A fair bit of dissent and demonstrativeness is part of the package that defines democracy, especially a loud one like India
There was a time when a Member of Parliament could call India’s first Prime Minister “a constipated cockroach” in Parliament and the Treasury-Opposition divide saw nothing too amiss with a member’s use of the privilege of free speech as to be unduly perturbed. India is a parliamentary democracy in which the Prime Minister is elected to head the government by his party MPs and he and his executives are responsible primarily to the legislature.

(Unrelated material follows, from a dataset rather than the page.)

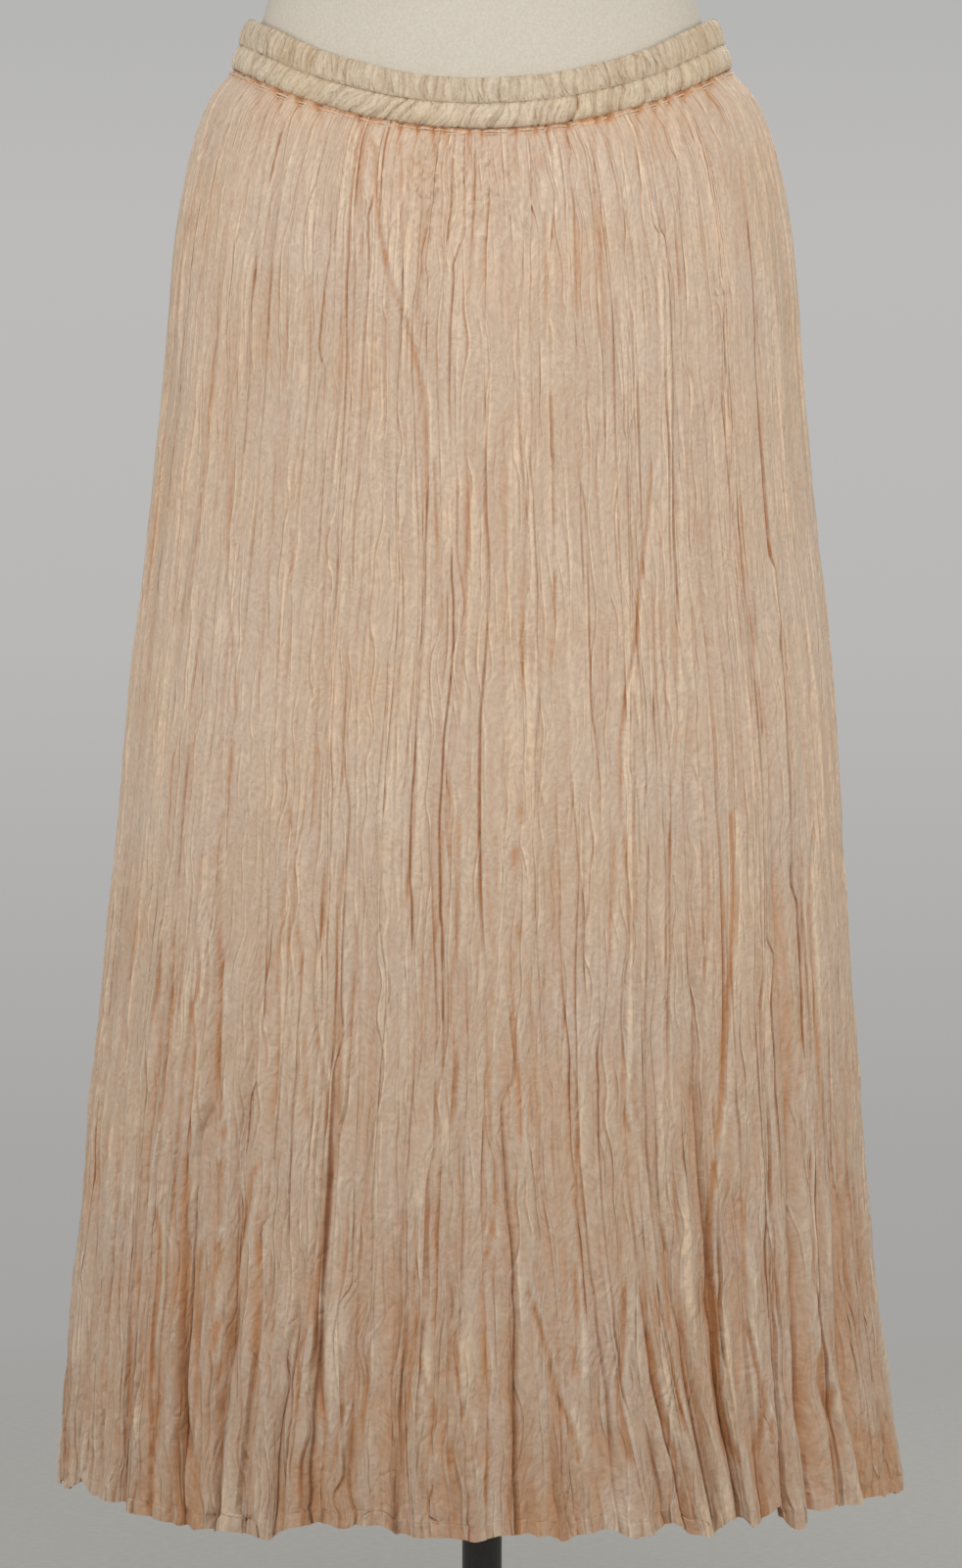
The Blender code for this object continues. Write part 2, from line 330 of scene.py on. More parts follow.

A hyperactive Parliament secretariat, which was busy recycling rules and regulations and stringing together more don’t than do’s on behaviour while compiling a glossary of terms it sees as “unparliamentary” and objectionable, may not have understood the principles of a parliamentary democracy in which the House is where the government faces the Opposition.
A Speaker or Chairman is not a school teacher or principal maintaining discipline with a rod lest the child be spoiled. Parliament is where the Opposition must be given some slack as its duties there entail raising issues of public concern and being vocal about it.
A fair bit of dissent and demonstrativeness is part of the package that defines democracy, especially a loud one like India. It is to be welcomed that the Speaker has clarified about most of what rules have been spoken in the couple of two days remaining on paper and that there is neither a ban on any words nor a blanket ban on dharnas.
A healthy democracy is defined by how much space it gives debate in the legislature. Parliament is to be judged by the quality of its debates, the seriousness of the issues raised and the efficacy of law-making.
Recent Parliament sessions have been passing laws with scant discussion and this is not the time to invite the old obstructive ways by a pedantic approach prescribed in any dog-eared manual.